Jan 14, 2014

Home

Lately... I've been organizing my thoughts into a "thing that I want" for my future.
I'm not one of high aspirations, so something simple I can call a home where I can truly feel at ease.
Of course the perfect setting is impossible, so I know it probably won't happen as closely as I would prefer but...
I did make it to a certain neighbourhood on a run with my roommate once, and it's a shame I didn't bring my phone, but perhaps if I build enough stamina to go there again I think it'll be easier to formulate a concrete definition of the home I would want.

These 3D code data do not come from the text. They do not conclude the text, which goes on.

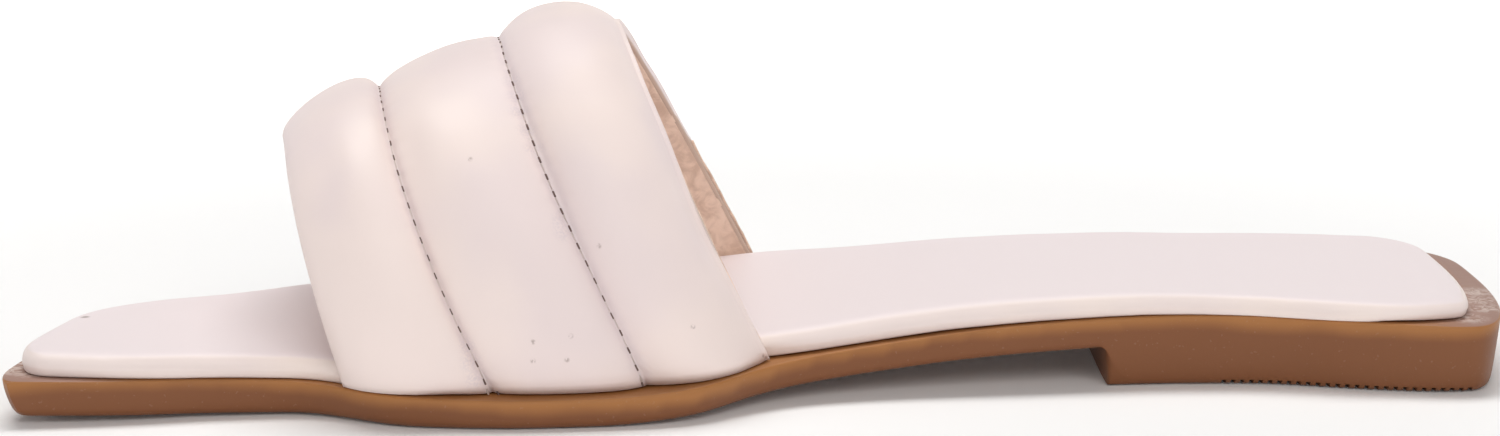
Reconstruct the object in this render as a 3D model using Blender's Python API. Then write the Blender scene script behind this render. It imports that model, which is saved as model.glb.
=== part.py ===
"""Flat slide sandal for the right foot, built standing on the ground, in metres.

The heel points along +X, the toe along -X, the inner (medial) side along -Y and up is +Z.
Three pieces: a moulded outsole with a low heel block, a wrapped footbed set in from its lip,
and one wide padded band in three sewn channels, lasted in between footbed and outsole.

A station is a share of the outsole's length, 0 at the back of the heel and 1 at the toe.
"""

import math

import bmesh
import bpy
import numpy as np

# Outsole, seen from above
LENGTH = 0.2588            # back of the heel to the forward toe corner
TOE_SLANT = 0.0150         # the outer toe corner lies this much further back
TOE_WIDTH = 0.0436
BALL_WIDTH = 0.0910
WAIST_WIDTH = 0.0575
HEEL_WIDTH = 0.0620
TOE_CORNER_INNER = (0.0040, 0.0100)   # corners: how far they reach along and across the shoe
TOE_CORNER_OUTER = (0.0080, 0.0080)
HEEL_CORNER_INNER = (0.0100, 0.0370)
HEEL_CORNER_OUTER = (0.0150, 0.0170)

# Outsole, seen from the side
PLATE_THICKNESS = 0.0056
SHANK_LIFT = 0.0070        # underside of the plate over the ground, at the heel's front face
TOE_SPRING = 0.0014
BREAST_STATION = 0.268     # front face of the heel block
BREAST_DRAFT = 0.0006
WALL_DRAFT = math.radians(8.0)
LIP_ROUND = 0.0007
TREAD_ROUND = 0.0018

# Footbed
FOOTBED_THICKNESS = 0.0038
FOOTBED_SOFT_EDGE = 0.0035  # how far in the rounding of its edge reaches
FOOTBED_CORNER_INNER = (0.0060, 0.0090)
FOOTBED_CORNER_OUTER = (0.0180, 0.0140)
LEDGE = 0.0030             # lip of the outsole left showing round the footbed

# Band
INSTEP_HEIGHT = 0.0511     # inside the band, over the footing on the outsole
BAND_SEAT = 0.0075         # lip of the outsole to the inside of the band
BAND_WALL = 0.0024         # skin, padding and lining pressed together at a seam
BAND_PUFF = 0.0052         # what the padding adds in the middle of a channel
BAND_EDGE = 0.0010         # flat strip at the turned back edge
NOSE_ROLL = math.radians(34.0)
ARCH_ROUNDNESS = 2.15      # 2 is an ellipse, more is squarer at the shoulders
CROWN_SHARE = 0.455        # where the crown lies between the inner and the outer foot of the arch
MARGIN_WIDTH = 0.0070      # lasted under the footbed
MARGIN_THICKNESS = 0.0010
BALL_STATION = 0.66        # where the foot is widest and the band's height is measured

CLEARANCE = 0.0003         # between neighbouring pieces
BREAST_CLEAR = 4           # times its draft kept free of other rungs at the heel's front face

# Outline of the lip: station, the width that the row follows, share inside, share outside
OUTLINE = (
    (0.00, HEEL_WIDTH, 0.500, 0.548),
    (0.05, HEEL_WIDTH, 0.494, 0.561),
    (0.10, HEEL_WIDTH, 0.445, 0.568),
    (0.17, HEEL_WIDTH, 0.344, 0.569),
    (0.25, WAIST_WIDTH, 0.343, 0.631),
    (0.33, WAIST_WIDTH, 0.354, 0.656),
    (0.40, WAIST_WIDTH, 0.364, 0.713),
    (0.45, WAIST_WIDTH, 0.386, 0.783),
    (0.485, BALL_WIDTH, 0.266, 0.536),
    (0.515, BALL_WIDTH, 0.314, 0.564),
    (0.55, BALL_WIDTH, 0.389, 0.582),
    (0.60, BALL_WIDTH, 0.410, 0.589),
    (0.66, BALL_WIDTH, 0.411, 0.575),
    (0.71, BALL_WIDTH, 0.391, 0.549),
    (0.745, BALL_WIDTH, 0.369, 0.518),
    (0.77, BALL_WIDTH, 0.319, 0.491),
    (0.80, BALL_WIDTH, 0.256, 0.451),
    (0.86, BALL_WIDTH, 0.255, 0.360),
    (0.92, TOE_WIDTH, 0.571, 0.548),
    (0.96, TOE_WIDTH, 0.575, 0.462),
    (1.00, TOE_WIDTH, 0.580, 0.413),
)

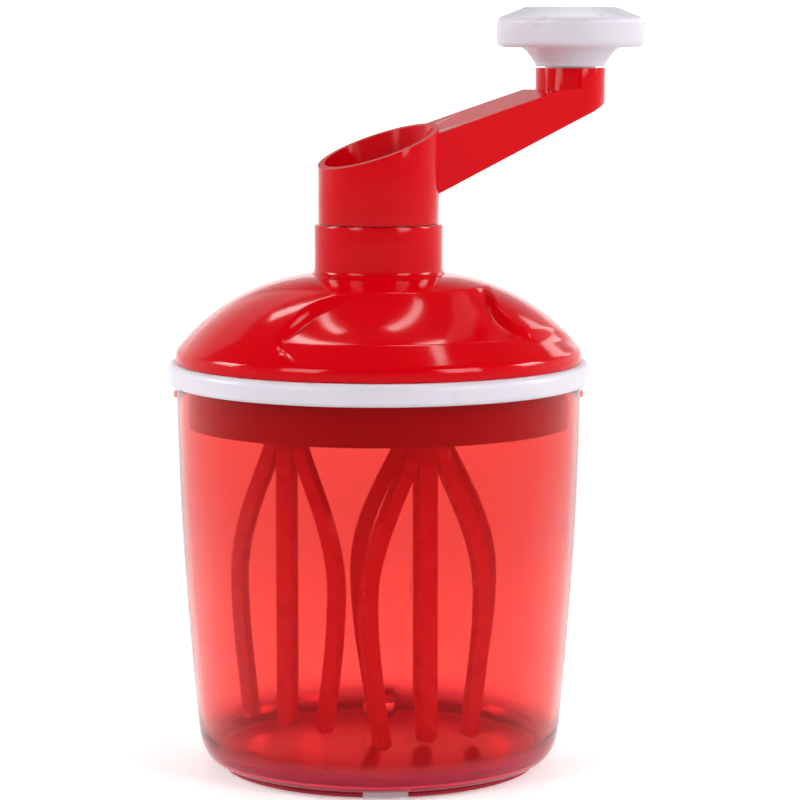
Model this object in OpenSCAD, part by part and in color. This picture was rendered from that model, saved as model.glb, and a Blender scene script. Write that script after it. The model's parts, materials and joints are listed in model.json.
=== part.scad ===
// Hand-cranked whisking bowl: a clear bowl, a domed lid with a hollow crank, and three
// planet whisks that spin inside a fixed ring gear as the crank carries them round.
// Frame: +Z up, origin on the axis at the underside of the foot, crank arm to the back right.

/* [Bowl] */
// Outer radius of the bowl wall at the rim
bowl_rim_r = 69; // [68.8:0.1:69.1]
// Outer radius of the bowl wall at half height
bowl_mid_r = 66.4; // [65.6:0.1:66.8]
// Outer radius of the bowl wall just above the base corner
bowl_base_r = 62; // [61:0.1:63]
// Thickness of the bowl wall
bowl_wall = 2.2; // [1.8:0.1:2.4]
// Height of the bowl rim above the table
bowl_h = 134.5; // [134:0.1:134.5]
// Outer radius of the foot ring
foot_r = 54; // [52:0.5:55]

/* [Lid] */
// Outer radius of the white seal ring, the widest part of the object
seal_r = 72; // [71:0.5:74]
// Height of the underside of the seal ring
seal_z = 131.2; // [131:0.1:131.6]
// Height of the top of the seal ring, where the lid rests on it
lid_z = 138.7; // [138.5:0.1:139]
// Outer radius of the lid dome at its lower edge
lid_r = 69; // [68:0.5:70]
// Radius of the arc that forms the dome in section
dome_arc_r = 68; // [67:0.5:69]
// Wall thickness of the lid
lid_wall = 2.6; // [2.2:0.1:2.8]
// Outer radius of the neck collar
neck_r = 21.8; // [21.5:0.1:22.5]
// Height of the top of the neck collar
neck_z = 185.3; // [185:0.1:186]
// Radius at which the finger scoops start in the dome
scoop_r = 37.5; // [36:0.5:39]

/* [Crank] */
// Outer radius of the crank hub
hub_r = 20.5; // [20:0.1:21]
// Height of the middle of the slanted funnel mouth
mouth_z = 211.5; // [210:0.5:213]
// Tilt of the funnel mouth
mouth_tilt = 19.8; // [15:0.1:24]
// Direction of the crank arm, from +X towards +Y
arm_turn = 29.5; // [0:0.5:60]
// Distance from the crank axis to the knob axis
arm_l = 77; // [70:0.5:84]
// Width of the crank arm
arm_w = 24; // [20:0.5:24]

/* [Knob] */
// Outer radius of the knob disc
knob_r = 25.9; // [22:0.1:27]
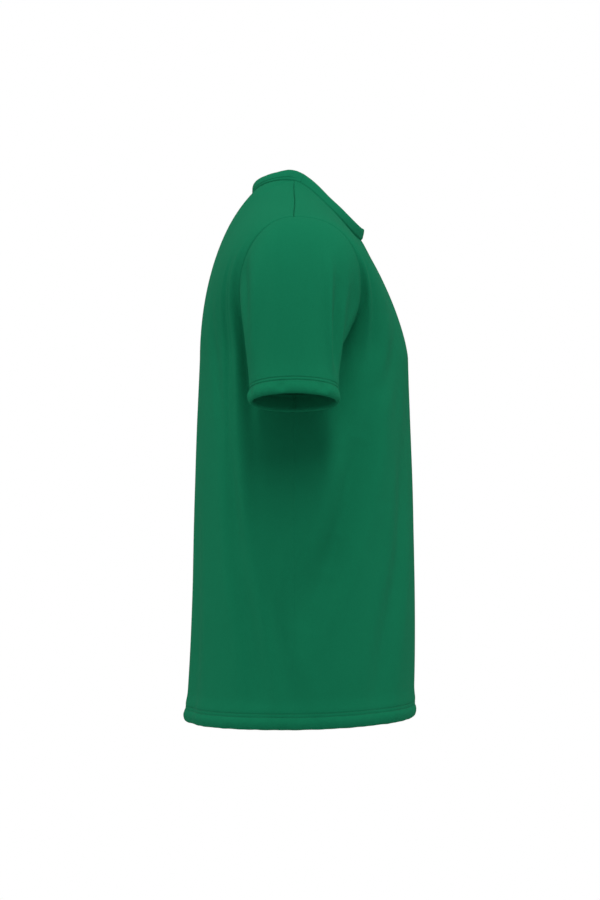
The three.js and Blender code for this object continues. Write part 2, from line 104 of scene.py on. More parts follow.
# Level sections of the body: the height, the reach to the front and to the back, the half width
# and the squareness.
Section = namedtuple("Section", "z front back half square")
BODY_SECTIONS = Section(*np.array([
    Section(UNDERARM_Z, 145, 120.7, CHEST_HALF_WIDTH, CHEST_SQUARENESS),
    Section(-300, 147, 123.7, 195, 2.55),
    Section(-400, 150.7, 126.5, 194, 2.5),
    Section(-500, 152.8, 128.9, 193, 2.45),
    Section(-600, 153, 133, 192, 2.3),
    Section(-660, 152, 137, 191, 2.2),
    Section(-690, 151.5, 139, 191, 2.15),
]).T)

# The turned-up hem in section, from the raw edge inside, down round the fold and up the outside:
# height above the fold, and distance out from the panel's own face.
HEM_PATH = np.array([
    (21.5, -2.5), (19.5, -2.3), (15, -2.7), (8, -3.0), (3, -2.8), (0.9, -2.0), (0.1, -0.5),
    (0.6, 0.9), (2.6, 2.3), (5.8, 3.3), (9, 3.6), (12.5, 2.9), (15.6, 1.7), (17.7, 1.6),
    (19.8, 1.45), (22, 1.6), (25, 1.4), (30, 0.7), (36, 0.1),
])


def mix(a, b, t):
    return a + (b - a) * t


def ease(t):
    t = np.clip(t, 0, 1)
    return t * t * (3 - 2 * t)


def rising(place, start, end):
    """0 up to the start, 1 from the end on and smooth between them."""
    return ease((place - start) / (end - start))


def hump(away):
    """A rounded hump, by distance from its middle as a share of its reach."""
    return np.exp(-(away**2))


def signed_power(value, power):
    """A power of the value's size, with the value's own sign."""
    return np.sign(value) * np.abs(value) ** power


def smooth_through(at, values, place):
    """A smooth curve through a short table whose first column rises or falls all the way."""
    slopes = np.gradient(values, at)
    turned = 1 if at[-1] > at[0] else -1
    i = np.clip(np.searchsorted(turned * at, turned * place) - 1, 0, len(at) - 2)
    span = at[i + 1] - at[i]
    t = (place - at[i]) / span
    start = (2 * t**3 - 3 * t**2 + 1) * values[i] + (t**3 - 2 * t**2 + t) * span * slopes[i]
    end = (3 * t**2 - 2 * t**3) * values[i + 1] + (t**3 - t**2) * span * slopes[i + 1]
    return start + end


def ridge_height(station):
    """The shoulder line: straight along each shoulder, rounded across the neck."""
    x = np.abs(station) * FIGURE_HALF_WIDTH
    neck = SHOULDER_SLOPE * (NECK_HALF_WIDTH**2 - x**2) / (2 * NECK_HALF_WIDTH)
    return np.where(x > NECK_HALF_WIDTH, SHOULDER_SLOPE * (NECK_HALF_WIDTH - x), neck)


def figure_point(half, station, z):
    """A point above the underarm, by its share of the figure's half width and its height."""
    side = np.abs(station)
    climb = np.clip((z - UNDERARM_Z) / (ridge_height(station) - UNDERARM_Z), 0, 1)
    oval = mix(CHEST_SQUARENESS, SHOULDER_SQUARENESS, rising(climb, 0, SQUARED_BY))
    over = half.over_centre + half.over_side * side**4
    inset = np.maximum(0, 1 - side**oval) ** (1 / oval)
    lean = np.maximum(0, 1 - climb**over) ** (1 / over)
    x = station * mix(CHEST_HALF_WIDTH, FIGURE_HALF_WIDTH, ease(climb))
    return np.stack([x, half.way * half.chest_depth * inset * lean, z + 0 * x], -1)


def armhole_place(half, turn):
    """Station and height of the armhole's edge, from the shoulder (0) to the underarm (pi).

    The station is where the figure is as deep as the armhole reaches, found by halving.
    """
    upper = turn < QUARTER
    top = ridge_height(SHOULDER_STATION)
    square = np.where(upper, half.arm_square, 2)
    rise = np.where(upper, top - ARMHOLE_MIDDLE_Z, ARMHOLE_MIDDLE_Z - UNDERARM_Z)
    reach = half.arm_reach * np.abs(np.sin(turn)) ** (2 / square)
    z = ARMHOLE_MIDDLE_Z + rise * signed_power(np.cos(turn), 2 / square)
    near = np.zeros_like(z)
    far = np.ones_like(z)
    for _ in range(40):
        station = (near + far) / 2
        deeper = np.abs(figure_point(half, station, z)[..., 1]) > reach
        near = np.where(deeper, station, near)
        far = np.where(deeper, far, station)
    return np.where(turn > 0, far, SHOULDER_STATION), z


def top_place(half, side):
    """Station and height of a panel's top edge: the neckline, then the shoulder seam."""
    turn = np.minimum(1, side / NECK_SHARE) * QUARTER
    neck_station = NECK_STATION * np.sin(turn)
    climb = 1 - half.neck_dip * np.maximum(0, np.cos(turn)) ** half.neck_round
    neck_z = mix(UNDERARM_Z, ridge_height(neck_station), climb)
    outwards = (side - NECK_SHARE) / (1 - NECK_SHARE)
    shoulder_station = mix(NECK_STATION, SHOULDER_STATION, outwards)
    on_shoulder = side >= NECK_SHARE
    station = np.where(on_shoulder, shoulder_station, neck_station)
    return station, np.where(on_shoulder, ridge_height(shoulder_station), neck_z)


def body_point(half, around, z):
    """A point below the underarm, by its turn from the panel's centre line and its height."""
    depths = BODY_SECTIONS.front if half.way < 0 else BODY_SECTIONS.back
    reach = smooth_through(BODY_SECTIONS.z, depths, z)
    width = smooth_through(BODY_SECTIONS.z, BODY_SECTIONS.half, z)
    square = smooth_through(BODY_SECTIONS.z, BODY_SECTIONS.square, z)
    x = width * signed_power(np.sin(around), 2 / square)
    y = half.way * reach * np.maximum(0, np.cos(around)) ** (2 / square)
    return np.stack([x, y, z + 0 * x], -1)


def hem_edge(half, around):
    """Height of the hem's fold, which is even at the sides and curves at the centre."""
    lift = HEM_FRONT_LIFT if half.way < 0 else -HEM_BACK_FALL
    return HEM_EDGE_Z + lift * np.abs(np.cos(around)) ** 1.2


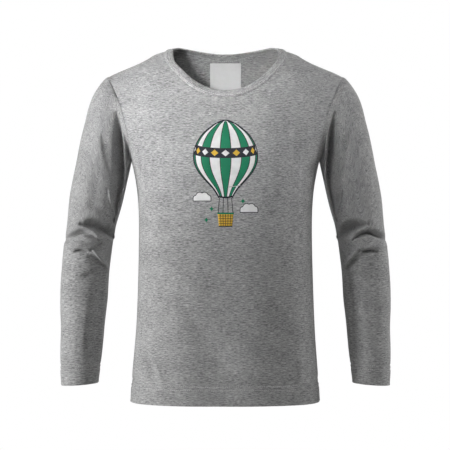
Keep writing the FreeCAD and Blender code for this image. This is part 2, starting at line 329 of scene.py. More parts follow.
# Folds
# Each fold: depth, width of its wall outside or below, width of its wall inside or above, and
# the points (x, z) of its line as seen from the front, on the wearer's left. A line runs down
# or inwards. A depth below zero stands up as a ridge.
SLEEVE_FRONT_FOLDS = (
    (38.0, 13.5, 3.4, ((156, -96), (151.6, -118), (150.4, -134), (149.6, -150), (149.2, -166),
                       (149.6, -184), (152, -205), (157, -228), (161, -250))),
    (-6.0, 3.0, 3.4, ((151, -114), (146.6, -134), (146.4, -154), (145.2, -173), (145.4, -192))),
    (13.0, 3.4, 3.2, ((142.6, -134), (141.4, -146), (142.4, -158), (143.6, -172))),
    (7.0, 3.6, 16.0, ((178.5, -128), (174.8, -146), (171.6, -160), (167, -176), (162, -196))),
    (1.8, 12.0, 13.0, ((188, -176), (187.6, -204), (189, -222), (193.5, -242))),
    (2.4, 8.0, 8.0, ((206, -239), (195, -231), (183, -232), (170, -239))),
    (-13.0, 2.6, 2.8, ((168, -206), (164, -224), (161.2, -240), (160, -255))),
    (-3.0, 4.0, 4.0, ((155, -194), (152, -207), (154, -220))),
    (30.0, 3.2, 15.0, ((207, -256), (198, -257.5), (187, -261), (175, -268), (162, -277),
                       (147, -287))),
    (22.0, 2.4, 7.6, ((262, -287), (236, -279.5), (222, -275), (212, -271), (203, -269), (192, -273),
                     (184, -278))),
    (-8.0, 3.6, 8.0, ((244, -287), (222, -288.2), (206, -289), (192, -289), (181, -283))),
    (9.0, 5.0, 2.2, ((219, -295), (211, -292), (204, -292.4), (196, -296))),
    (2.6, 2.2, 2.2, ((237, -283), (231, -287), (224, -291.5))),
    (7.0, 4.6, 1.8, ((196, -292.5), (187, -287), (178, -280))),
    (-11.0, 2.4, 3.2, ((195, -288), (185, -298.4), (179, -306), (173, -314), (170, -322))),
    (8.0, 8.0, 6.0, ((197, -300), (188.6, -306), (182.5, -312), (175, -320))),
    (4.0, 3.0, 3.4, ((178, -280), (176.6, -292), (172.6, -305))),
    (3.4, 3.4, 7.0, ((210, -332), (196, -328.6), (183, -327), (168, -326))),
    (7.5, 15.0, 6.0, ((176, -316), (180, -350), (184.6, -390), (188, -440), (192, -500))),
)
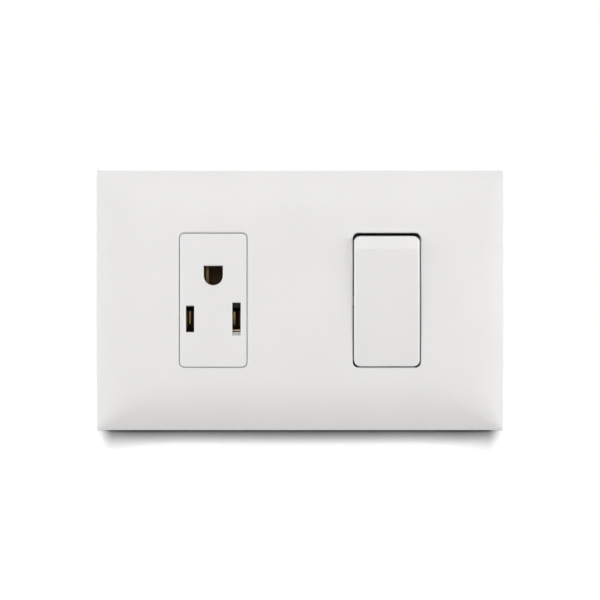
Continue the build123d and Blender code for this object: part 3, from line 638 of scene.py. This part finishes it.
world = bpy.data.worlds.new("white_room")
bpy.context.scene.world = world
world.use_nodes = True
room = world.node_tree
room.nodes.clear()
room_light, backdrop = (
    add_node(room, "ShaderNodeBackground", {"Color": linear(white), "Strength": strength})
    for strength in (room_strength, backdrop_strength)
)
finish_tree(room, "ShaderNodeOutputWorld", add_node(
    room, "ShaderNodeMixShader",
    {0: ray_kinds(room), 1: room_light.outputs[0], 2: backdrop.outputs[0]},
))


def soft_box(name, place, target, size, power):
    """A rectangular soft box at a place, turned to its target."""
    lamp = bpy.data.lights.new(name, "AREA")
    lamp.shape = "RECTANGLE"
    lamp.size, lamp.size_y = size
    lamp.energy = power
    holder = bpy.data.objects.new(name, lamp)
    holder.location = place
    aim = Vector(target) - Vector(place)
    holder.rotation_euler = aim.to_track_quat("-Z", "Y").to_euler()
    bpy.context.scene.collection.objects.link(holder)


# Each lamp: name, place, target, width and height, and power in watts
for lamp_row in (
    ("overhead", (0.0, 0.35, 0.65), (0.0, 0.0, -0.03), (0.4, 0.3), 2.5),
    ("top_front", (0.0, -0.9, 0.6), (0.0, 0.0, 0.0), (0.9, 0.4), 0.95),
    ("front", (0.0, -1.3, 0.3), (0.0, 0.0, 0.0), (0.8, 0.5), 2.7),
    ("left", (-1.1, -0.5, 0.14), (0.0, 0.0, 0.0), (1.1, 0.36), 8.8),
    ("right", (1.1, -0.5, 0.14), (0.0, 0.0, 0.0), (1.1, 0.36), 10.0),
    ("back", (0.0, 1.0, 0.7), (0.0, 0.0, 0.0), (0.9, 0.5), 9.5),
):
    soft_box(*lamp_row)

camera_distance = 0.62
camera_height = 0.07 * mm
plate_front = -8.5 * mm
# Width that the picture takes in at the plate's front, and the sensor's in millimetres
view_width = 0.16424
sensor_width = 36.0

camera_data = bpy.data.cameras.new("camera")
camera_data.sensor_width = sensor_width
camera_data.lens = sensor_width * camera_distance / view_width
camera_data.clip_start = 0.01
camera_data.clip_end = 20.0
camera = bpy.data.objects.new("camera", camera_data)
camera.location = (0.0, plate_front - camera_distance, camera_height)
camera.rotation_euler = (math.radians(90), 0.0, 0.0)
bpy.context.scene.collection.objects.link(camera)
bpy.context.scene.camera = camera
bpy.context.scene.view_settings.view_transform = "Standard"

Why a home, I guess I can't really -
naturally, a home is where you feel at ease best, so I would like to finally get rid of that which burdens me quite often.
First I guess I should look for a job then. But at least with something small in mind I can motivate myself to keep going. I don't know why such a sentimental post and it seems kind of odd re-reading it, but lately I've been needing something to work towards.

I've noticed in my online ego that I tend to become more feminine, it's kind of...
I hope readers don't misunderstand.
But looking at my hobbies and the things I like, they seem stereotypically more "feminine."

Aside from that, if I can bring anyone a sense of "I'm glad I found this blog" or some such, I think that alone is enough to suffice. I suppose it's my duty as an artist to convey that kind of emotion in others.
At the very least, I hope bots and ad sites are happy enough.

Maybe while I'm feeling sentimental I can upload some more old arts.